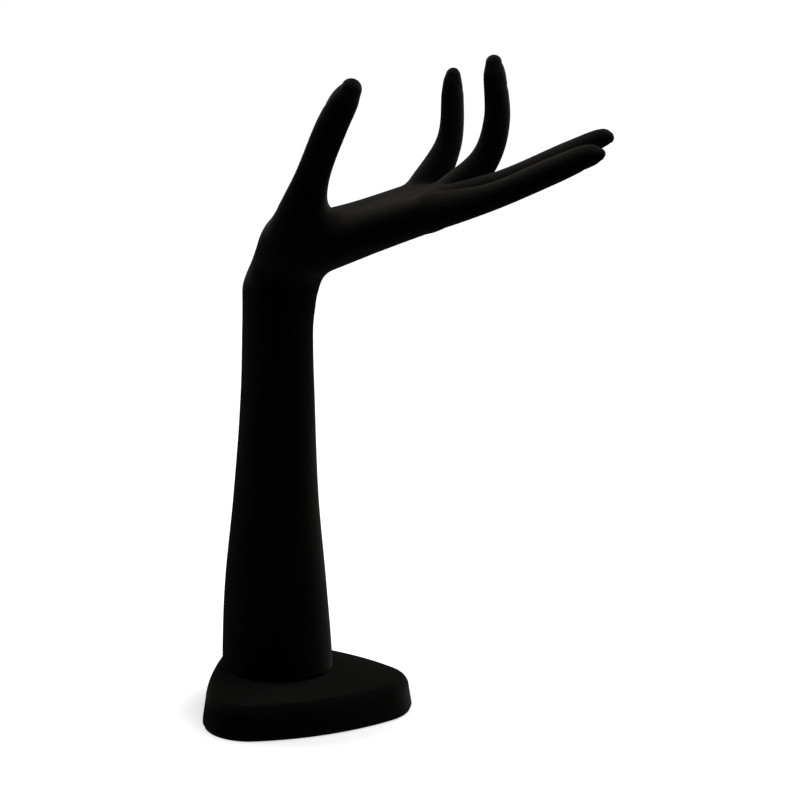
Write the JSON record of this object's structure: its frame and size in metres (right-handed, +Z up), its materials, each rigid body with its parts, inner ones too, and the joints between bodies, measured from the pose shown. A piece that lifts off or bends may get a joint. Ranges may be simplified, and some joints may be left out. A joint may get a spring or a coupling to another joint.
{
  "type": "hand jewelry display",
  "caption": "Flocked upright forearm and open hand on a weighted rounded-triangle plinth, for showing rings, bracelets and necklaces.",
  "frame": {"origin": "on the tabletop, in the felt pad's lower face, under the forearm's axis", "axes": "+X along the plinth to its tip, the way the hand reaches; +Y to the little finger's side; +Z up"},
  "size_m": [0.2098, 0.109, 0.344],
  "materials": {
    "black_flock": "matte",
    "black_felt": "matte",
    "drawn_steel": "satin",
    "zinc_plated_steel": "satin",
    "beech": "matte",
    "hardboard": "matte"
  },
  "bodies": {
    "root": {"arm_casting": "black_flock", "thumb_wire": "drawn_steel", "index_wire": "drawn_steel", "middle_wire": "drawn_steel", "ring_wire": "drawn_steel", "little_wire": "drawn_steel", "arm_plug": "beech", "tee_nut": "zinc_plated_steel", "plinth_shell": "black_flock", "ballast_plate": "drawn_steel", "bottom_board": "hardboard", "felt_pad": "black_felt", "clamp_washer": "zinc_plated_steel", "clamp_bolt": "zinc_plated_steel", "locating_dowel_rear": "beech", "locating_dowel_front": "beech", "board_screw_1": "zinc_plated_steel", "board_screw_2": "zinc_plated_steel", "board_screw_3": "zinc_plated_steel"}
  },
  "joints": []
}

● ● ● ●

Recite the full listing above exactly.

▸ **The solution**
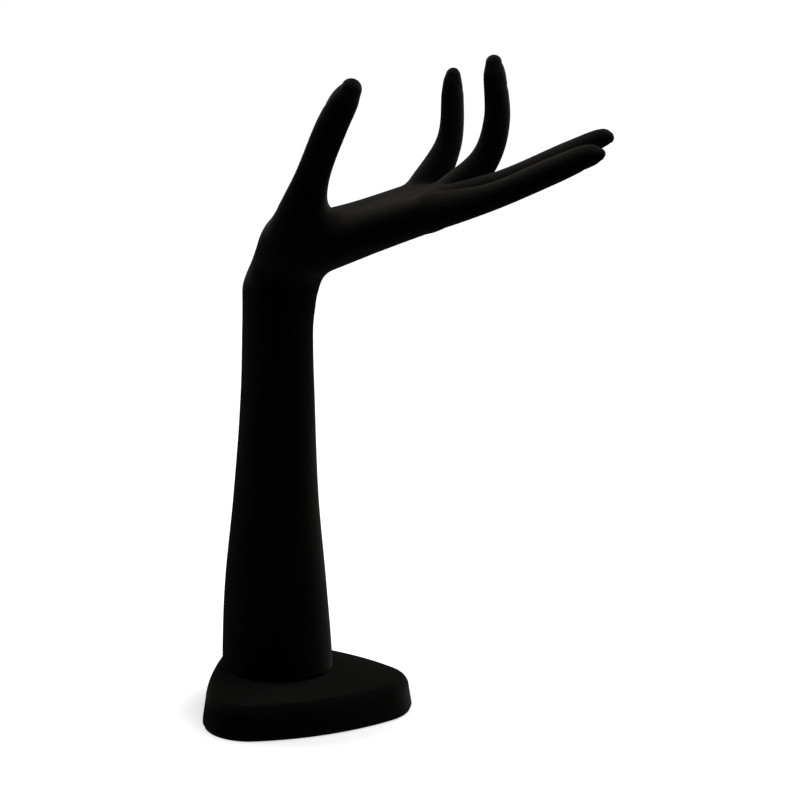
Write the JSON record of this object's structure: its frame and size in metres (right-handed, +Z up), its materials, each rigid body with its parts, inner ones too, and the joints between bodies, measured from the pose shown. A piece that lifts off or bends may get a joint. Ranges may be simplified, and some joints may be left out. A joint may get a spring or a coupling to another joint.
{
  "type": "hand jewelry display",
  "caption": "Flocked upright forearm and open hand on a weighted rounded-triangle plinth, for showing rings, bracelets and necklaces.",
  "frame": {"origin": "on the tabletop, in the felt pad's lower face, under the forearm's axis", "axes": "+X along the plinth to its tip, the way the hand reaches; +Y to the little finger's side; +Z up"},
  "size_m": [0.2098, 0.109, 0.344],
  "materials": {
    "black_flock": "matte",
    "black_felt": "matte",
    "drawn_steel": "satin",
    "zinc_plated_steel": "satin",
    "beech": "matte",
    "hardboard": "matte"
  },
  "bodies": {
    "root": {"arm_casting": "black_flock", "thumb_wire": "drawn_steel", "index_wire": "drawn_steel", "middle_wire": "drawn_steel", "ring_wire": "drawn_steel", "little_wire": "drawn_steel", "arm_plug": "beech", "tee_nut": "zinc_plated_steel", "plinth_shell": "black_flock", "ballast_plate": "drawn_steel", "bottom_board": "hardboard", "felt_pad": "black_felt", "clamp_washer": "zinc_plated_steel", "clamp_bolt": "zinc_plated_steel", "locating_dowel_rear": "beech", "locating_dowel_front": "beech", "board_screw_1": "zinc_plated_steel", "board_screw_2": "zinc_plated_steel", "board_screw_3": "zinc_plated_steel"}
  },
  "joints": []
}